Cluster buying is the most powerful signal. When multiple insiders, the CEO, CFO, and two or three directors, all buy stock within a short period, the signal is significantly stronger than a single insider's purchase. Cluster buying suggests that the positive outlook is shared across the management team and board, not idiosyncratic to one individual.
Purchase size relative to the insider's net worth adds context. A CEO who buys $50,000 in stock when their net worth exceeds $100 million is making a token purchase, possibly to signal confidence to the market without meaningful personal commitment. A director who buys $500,000 in stock, representing a significant portion of their liquid net worth, is making a genuine investment.
Timing relative to stock price affects the signal. Insider buying during a sharp stock price decline, when the market is pessimistic about the company, is more informative than buying during a period of rising prices. Insiders who buy after bad news, earnings misses, or sector-wide selloffs, are acting counter to market sentiment, which is the condition where insider information advantage is most valuable.
CEO versus director buying has different signal strength. CEO purchases are slightly more predictive because the CEO has the most comprehensive view of the company's operations and prospects. Director purchases are still informative, particularly when the director has relevant industry expertise.

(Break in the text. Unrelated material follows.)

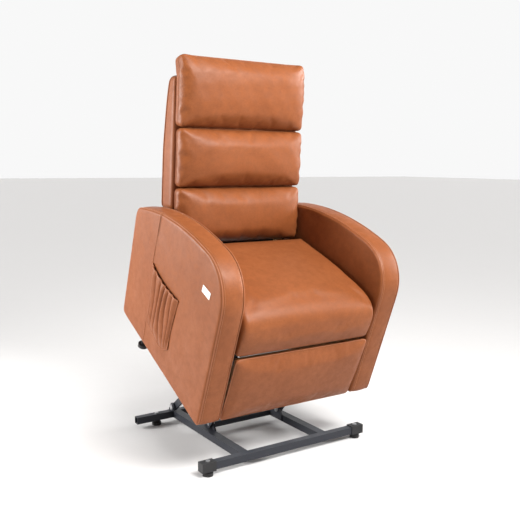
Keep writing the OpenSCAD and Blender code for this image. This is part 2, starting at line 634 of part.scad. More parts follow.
module recline_actuator_rod() color("#c9ccd1") seat_unit() translate([recline_x, 0, 0])
    aim(recline_motor, recline_lug) actuator_rod(110, recline_len);

on_plan() base_front_tube();
on_plan() base_rear_tube();
on_plan() base_rail_left();
on_plan() base_rail_right();
on_plan() base_tube_sleeves();
on_plan() floor_feet();
on_plan() base_bolts();
on_plan() lift_base_brackets();
on_plan() rear_base_brackets();
on_plan() base_pivot_pins();
on_plan() actuator_base_bar();
on_plan() lift_arm_left();
on_plan() lift_arm_right();
on_plan() lift_torque_tube();
on_plan() rear_link_left();
on_plan() rear_link_right();
on_plan() rear_link_tube();
on_plan() side_plate_left();
on_plan() side_plate_right();
on_plan() seat_cross_tubes();
on_plan() seat_pivot_pins();
on_plan() footrest_plates();
on_plan() back_hinge_plates();
on_plan() actuator_lugs();
on_plan() seat_frame();
on_plan() seat_springs();
on_plan() seat_cushion();
on_plan() arm_outer_panel_left();
on_plan() arm_outer_panel_right();
on_plan() arm_inner_panel_left();
on_plan() arm_inner_panel_right();
on_plan() arm_band_left();
on_plan() arm_band_right();
on_plan() arm_frame_left();
on_plan() arm_frame_right();
on_plan() arm_glides();
on_plan() arm_bolts();
on_plan() side_pocket();
on_plan() side_label();
on_plan() rear_lower_cover();
on_plan() control_box();
on_plan() back_frame();
on_plan() back_brackets();
on_plan() back_shell();
on_plan() back_lining();
on_plan() lumbar_pillow();
on_plan() middle_pillow();
on_plan() head_pillow();
on_plan() footrest_drive_arms();
on_plan() footrest_drive_tube();
on_plan() footrest_upper_links();
on_plan() footrest_guide_links();
on_plan() footrest_outer_links();
on_plan() footrest_brackets();
on_plan() footrest_board();
on_plan() footrest_pad();
on_plan() lift_actuator_case();
on_plan() lift_actuator_rod();
on_plan() recline_actuator_case();
on_plan() recline_actuator_rod();
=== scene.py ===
"""Looks of the power lift recliner chair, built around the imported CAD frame.

Lengths are metres. Two leaning frames are used, both taken from the CAD model's own joints and boxes:
the seat frame (x, v, u), level with the seat unit, and the back frame (x, w, s), in line with the back.
"""
import json
import math

import bmesh
import bpy
import numpy as np
from mathutils import Matrix, Vector


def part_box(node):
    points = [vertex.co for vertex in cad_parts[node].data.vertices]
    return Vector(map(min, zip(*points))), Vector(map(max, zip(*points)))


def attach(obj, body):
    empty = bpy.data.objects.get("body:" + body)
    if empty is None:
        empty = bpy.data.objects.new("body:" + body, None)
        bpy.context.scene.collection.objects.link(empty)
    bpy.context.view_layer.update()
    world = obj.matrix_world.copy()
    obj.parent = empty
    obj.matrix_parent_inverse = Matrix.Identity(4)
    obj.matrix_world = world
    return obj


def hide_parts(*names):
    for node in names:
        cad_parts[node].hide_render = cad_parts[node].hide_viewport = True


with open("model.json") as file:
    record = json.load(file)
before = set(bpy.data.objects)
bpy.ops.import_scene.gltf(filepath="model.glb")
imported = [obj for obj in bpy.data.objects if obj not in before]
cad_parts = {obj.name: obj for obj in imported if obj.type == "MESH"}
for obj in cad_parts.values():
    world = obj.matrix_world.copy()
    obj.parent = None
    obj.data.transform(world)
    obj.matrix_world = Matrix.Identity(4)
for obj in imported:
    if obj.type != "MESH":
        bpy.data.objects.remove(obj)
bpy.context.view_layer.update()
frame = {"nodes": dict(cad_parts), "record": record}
SCENE = bpy.context.scene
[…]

Interpreting Insider Selling
Insider selling is harder to interpret because insiders sell for many reasons that have nothing to do with their view of the company's prospects. Diversification, tax planning, estate planning, home purchases, divorce settlements, charitable giving, and the exercise of expiring stock options all generate insider selling without negative implications for the company.

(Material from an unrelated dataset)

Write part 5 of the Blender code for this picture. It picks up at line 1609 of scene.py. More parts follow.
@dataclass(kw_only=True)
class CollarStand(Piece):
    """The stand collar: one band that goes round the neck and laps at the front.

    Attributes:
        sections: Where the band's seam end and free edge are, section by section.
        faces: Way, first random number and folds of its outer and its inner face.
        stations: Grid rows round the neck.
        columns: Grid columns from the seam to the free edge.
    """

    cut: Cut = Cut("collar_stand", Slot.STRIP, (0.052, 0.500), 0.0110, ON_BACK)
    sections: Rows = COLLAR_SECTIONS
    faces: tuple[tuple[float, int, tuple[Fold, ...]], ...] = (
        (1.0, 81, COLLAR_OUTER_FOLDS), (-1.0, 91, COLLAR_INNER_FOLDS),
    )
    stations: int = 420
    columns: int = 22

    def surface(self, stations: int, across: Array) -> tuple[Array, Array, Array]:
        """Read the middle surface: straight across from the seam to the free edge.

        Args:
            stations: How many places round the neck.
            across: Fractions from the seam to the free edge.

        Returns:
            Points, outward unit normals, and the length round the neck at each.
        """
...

Several factors help distinguish uninformative selling from potentially negative signals.
10b5-1 plans. Selling under a pre-established trading plan is the least informative type of insider sale because the trading decisions were made in advance, often months before the actual sale. These sales follow a regular, predetermined schedule and should generally be ignored as a governance signal. The Form 4 filing will indicate whether the sale was made pursuant to a Rule 10b5-1 plan.
Option exercises followed by immediate sale are routine and usually uninformative. When stock options approach their expiration date, insiders must exercise them or lose the value entirely. Exercising and selling is standard procedure and does not indicate negative views about the company.

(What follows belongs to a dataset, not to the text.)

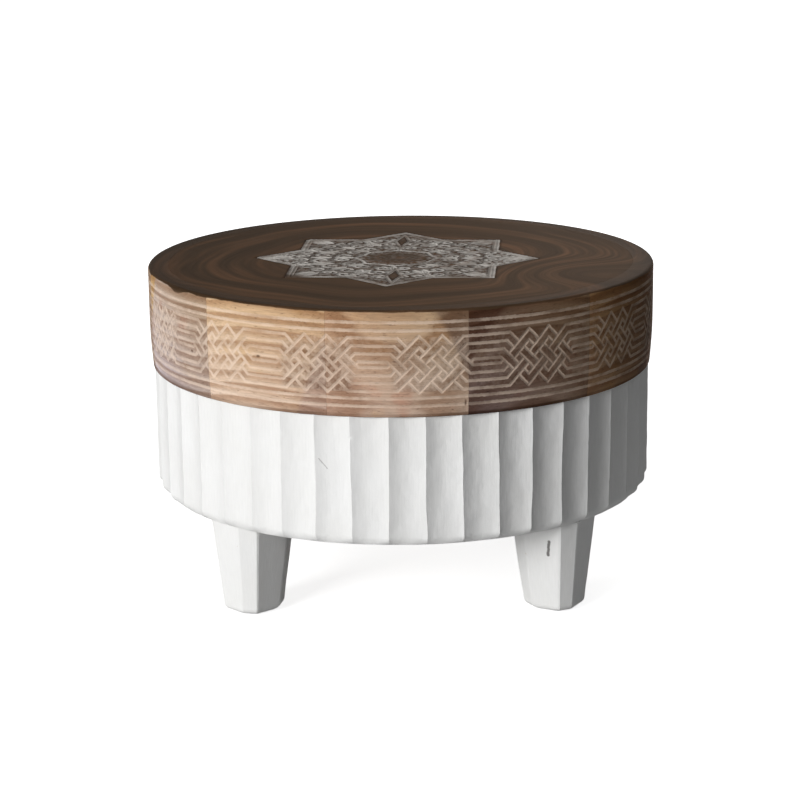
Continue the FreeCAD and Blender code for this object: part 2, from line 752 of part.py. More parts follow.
def make_stool():
    """Every piece of the stool, from the top down."""
    pieces = [make_board()]
    pieces.append(make_batten("batten_front", -1))
    pieces.append(make_batten("batten_back", 1))
    pieces.append(make_batten_screws())
    for number, centre in enumerate(BAND_CENTRES, start=1):
        pieces.append(make_band_block(number, centre))
    band_seams = [centre + BAND_BLOCK_ANGLE / 2 for centre in BAND_CENTRES]
    pieces.append(make_tongues("band_tongues", band_seams, BAND_MIDDLE,
                               BAND_TONGUE_BASE, BAND_TONGUE_HEIGHT))
    pieces.append(make_ring_dowels())
    for number, centre in enumerate(DRUM_CENTRES, start=1):
        pieces.append(make_drum_block(number, centre))
    drum_seams = [centre + DRUM_BLOCK_ANGLE / 2 for centre in DRUM_CENTRES]
    pieces.append(make_tongues("drum_tongues", drum_seams, DRUM_MIDDLE,
                               DRUM_TONGUE_BASE, DRUM_TONGUE_HEIGHT))
    for (label, side), angle in zip(LEG_SIDES.items(), LEG_ANGLES):
        pieces.append(make_leg(label, side, angle))
        pieces.append(make_glide(label.replace("leg", "glide"), angle))
    pieces.append(make_leg_screws())
    half_height = SIZE["rail_height"] / 2
    pieces.append(make_rail("rail_lower", LEG_ANGLES[0], RAIL_BASE + half_height))
    pieces.append(make_rail("rail_upper", LEG_ANGLES[1], RAIL_BASE - SIZE["overrun"]))
    pieces.append(make_rail_dowels())
    return pieces


def check_document():
    """Stop if any object of the document failed."""
    for thing in doc.Objects:
        bad = [state for state in thing.State if state in ("Invalid", "Error")]
        if bad:
            raise RuntimeError(f"{thing.Label} is {bad}")


def write_pieces(pieces):
    """Check every piece and write each to its own file."""
    for piece in pieces:
        if piece.Shape.isNull() or not piece.Shape.isValid():
            raise RuntimeError(f"{piece.Label} has no valid shape")
    os.makedirs("parts", exist_ok=True)
    for piece in pieces:
        piece.Shape.exportStep(f"parts/{piece.Label}.step")
        solids = piece.Shape.Solids
        print(piece.Label, len(solids), "solids", round(piece.Shape.Volume), "cubic millimetres")


stool = make_stool()
doc.recompute()
check_document()
write_pieces(stool)
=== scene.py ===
# %% [markdown]
# # A round carved stool
#
# The stool is a low drum on four stub legs. A ring of white painted, fluted blocks carries a
# taller ring of carved blocks, and a dark stained board with a carved star closes the top. The
# construction model already holds every piece at its real size. This lesson dresses it: the
# shown blocks, legs and board get finely carved meshes, and everything gets its finish.
# All lengths are metres, and the front of the stool is at -Y.

import math

import bpy
import numpy as np
from mathutils import Euler, Matrix, Vector, noise


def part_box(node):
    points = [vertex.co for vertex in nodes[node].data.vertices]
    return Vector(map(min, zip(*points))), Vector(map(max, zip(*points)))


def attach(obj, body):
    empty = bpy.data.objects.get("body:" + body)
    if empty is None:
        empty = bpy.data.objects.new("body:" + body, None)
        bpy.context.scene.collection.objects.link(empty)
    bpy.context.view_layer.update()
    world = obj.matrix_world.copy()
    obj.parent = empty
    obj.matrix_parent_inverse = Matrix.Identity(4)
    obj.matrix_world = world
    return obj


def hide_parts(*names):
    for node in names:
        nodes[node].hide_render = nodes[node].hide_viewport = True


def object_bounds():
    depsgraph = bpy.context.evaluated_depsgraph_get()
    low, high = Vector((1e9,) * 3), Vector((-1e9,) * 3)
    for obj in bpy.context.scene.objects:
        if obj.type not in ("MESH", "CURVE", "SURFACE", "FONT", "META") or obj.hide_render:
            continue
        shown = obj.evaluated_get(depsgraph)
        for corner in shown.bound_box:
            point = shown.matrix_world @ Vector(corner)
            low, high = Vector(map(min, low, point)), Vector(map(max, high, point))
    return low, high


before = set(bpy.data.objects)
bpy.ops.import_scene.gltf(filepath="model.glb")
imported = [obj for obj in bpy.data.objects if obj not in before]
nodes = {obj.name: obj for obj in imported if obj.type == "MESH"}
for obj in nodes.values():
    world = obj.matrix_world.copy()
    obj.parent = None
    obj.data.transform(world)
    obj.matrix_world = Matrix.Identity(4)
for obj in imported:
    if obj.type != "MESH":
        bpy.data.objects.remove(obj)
cad_low, cad_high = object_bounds()
scene = bpy.context.scene
scene.view_settings.view_transform = "Standard"
print("pieces in the frame:", len(nodes))
print("size of the frame:", [round(side, 4) for side in cad_high - cad_low])

# %% [markdown]
# ## Camera
#
# The photograph looks down on the stool a little, from in front and from some way off. The
# camera's place and lens were worked out from the ellipse of the top, the height of the legs
# and the spread of the flutes. It leans by under a degree, as a camera held by hand does.

# %% Set up the camera
CAMERA_DISTANCE = 2.3
CAMERA_HEIGHT = 0.7565
CAMERA_PITCH = math.radians(14.32)
CAMERA_PAN = 0.002
CAMERA_ROLL = -0.011
LENS_PIXELS = 2353
IMAGE_HEIGHT_PIXELS = 800
SENSOR_WIDTH = 36

camera_data = bpy.data.cameras.new("photo_camera")
camera_data.sensor_width = SENSOR_WIDTH
camera_data.lens = LENS_PIXELS * SENSOR_WIDTH / IMAGE_HEIGHT_PIXELS
camera = bpy.data.objects.new("photo_camera", camera_data)
scene.collection.objects.link(camera)
looking = Euler((math.pi / 2 - CAMERA_PITCH, 0, CAMERA_PAN)).to_matrix()
leaning = Matrix.Rotation(CAMERA_ROLL, 3, "Z")
standing = Matrix.Translation((0, -CAMERA_DISTANCE, CAMERA_HEIGHT))
camera.matrix_world = standing @ (looking @ leaning).to_4x4()
scene.camera = camera
print("lens:", round(camera_data.lens, 1), "mm")

# %% [markdown]
# ## Building node trees with little code
#
# Finishes and repeated shapes are node trees. Adding each node by hand takes many lines, so
# these helpers add a node, set its options and join its inputs in one call. An input can be
# given a plain value or the socket that feeds it, and a socket also tells in which tree the
# new node belongs.

# %% Helpers for node trees
def add_node(tree, kind, inputs=None, **options):
    node = tree.nodes.new(kind)
    for option, value in options.items():
        setattr(node, option, value)
    for name, value in (inputs or {}).items():
        if isinstance(value, bpy.types.NodeSocket):
            tree.links.new(value, node.inputs[name])
        else:
            node.inputs[name].default_value = value
    return node


def next_node(kind, inputs, **options):
    """Adds a node to the tree that its inputs come from."""
    sockets = [value for value in inputs.values() if isinstance(value, bpy.types.NodeSocket)]
    return add_node(sockets[0].id_data, kind, inputs, **options)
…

Unusual selling volume can be informative. If a CFO who has sold approximately $500,000 per quarter under a regular plan suddenly sells $5 million outside their plan, the departure from the pattern is worth noting. Similarly, if multiple executives sell significant amounts within a short period, the cluster selling pattern may indicate shared concerns.
Selling by insiders who rarely sell is more informative than selling by insiders who sell regularly. A CEO who has not sold shares in five years and suddenly liquidates 30% of their position is sending a different signal than a CEO who sells 5% of their position every quarter as part of a diversification plan.
Selling relative to earnings announcements deserves attention. Sales that occur in the days or weeks before a significant negative earnings surprise raise questions about whether the insider was trading on material non-public information, even if the insider claims the sale was for personal reasons.
Connecting Insider Transactions to Governance
Insider transactions provide governance information beyond their directional signal about stock price.
Board stock ownership indicates alignment. Directors who have accumulated significant personal positions through open-market purchases are more likely to make decisions that benefit shareholders. Directors whose only stock holdings came from director compensation grants have less personal financial exposure and potentially less alignment.
Executive retention of vested equity reveals confidence. CEOs who retain the majority of their vested stock and option exercises are maintaining their personal bet on the company. CEOs who sell as soon as equity vests and options can be exercised are reducing their personal exposure, which may indicate lower confidence in the long-term outlook.
Buying during company buyback programs is a particularly strong signal. When a company is repurchasing its own stock and insiders are simultaneously buying with personal funds, both management and the board (which authorized the buyback) and individual insiders are expressing the same positive view with real capital.
Selling during insider-knowledge-sensitive periods is a red flag even when technically legal. If a company announces a major acquisition three weeks after the CEO sold $10 million in stock, the sequence raises questions about information flow, even if the sale was made under a 10b5-1 plan established months earlier. The updated SEC rules on 10b5-1 plans address this concern by requiring cooling-off periods, but the signal value of suspicious timing remains relevant.
Practical Analysis for Investors
Investors can monitor insider transactions through the SEC's EDGAR database (search Form 4 filings by company), financial data providers that aggregate insider transaction data, and company proxy statements that report insider ownership and transaction history.
The most productive approach focuses on a few high-value patterns rather than tracking every insider transaction.
Track cluster buying events where three or more insiders purchase within a 30-day period, particularly if the purchases occur during a period of stock price weakness. These events are among the strongest signals in equity analysis.
Monitor changes in insider ownership over time. Rising aggregate insider ownership suggests growing confidence. Declining aggregate ownership, particularly among directors and the CEO, suggests the opposite.
Compare insider buying and selling to the company's own buyback activity. Alignment between insider personal purchases and corporate repurchases strengthens the signal. Insiders selling while the company buys back stock creates a contradiction worth investigating.
Insider transactions are not a substitute for fundamental analysis. An insider buying stock at an overvalued company does not make the stock cheap. But when fundamental analysis suggests a company is undervalued and insiders are simultaneously committing personal capital, the convergence of evidence significantly strengthens the investment thesis. When fundamentals are deteriorating and insiders are heading for the exits, the convergence sends an equally clear signal in the opposite direction.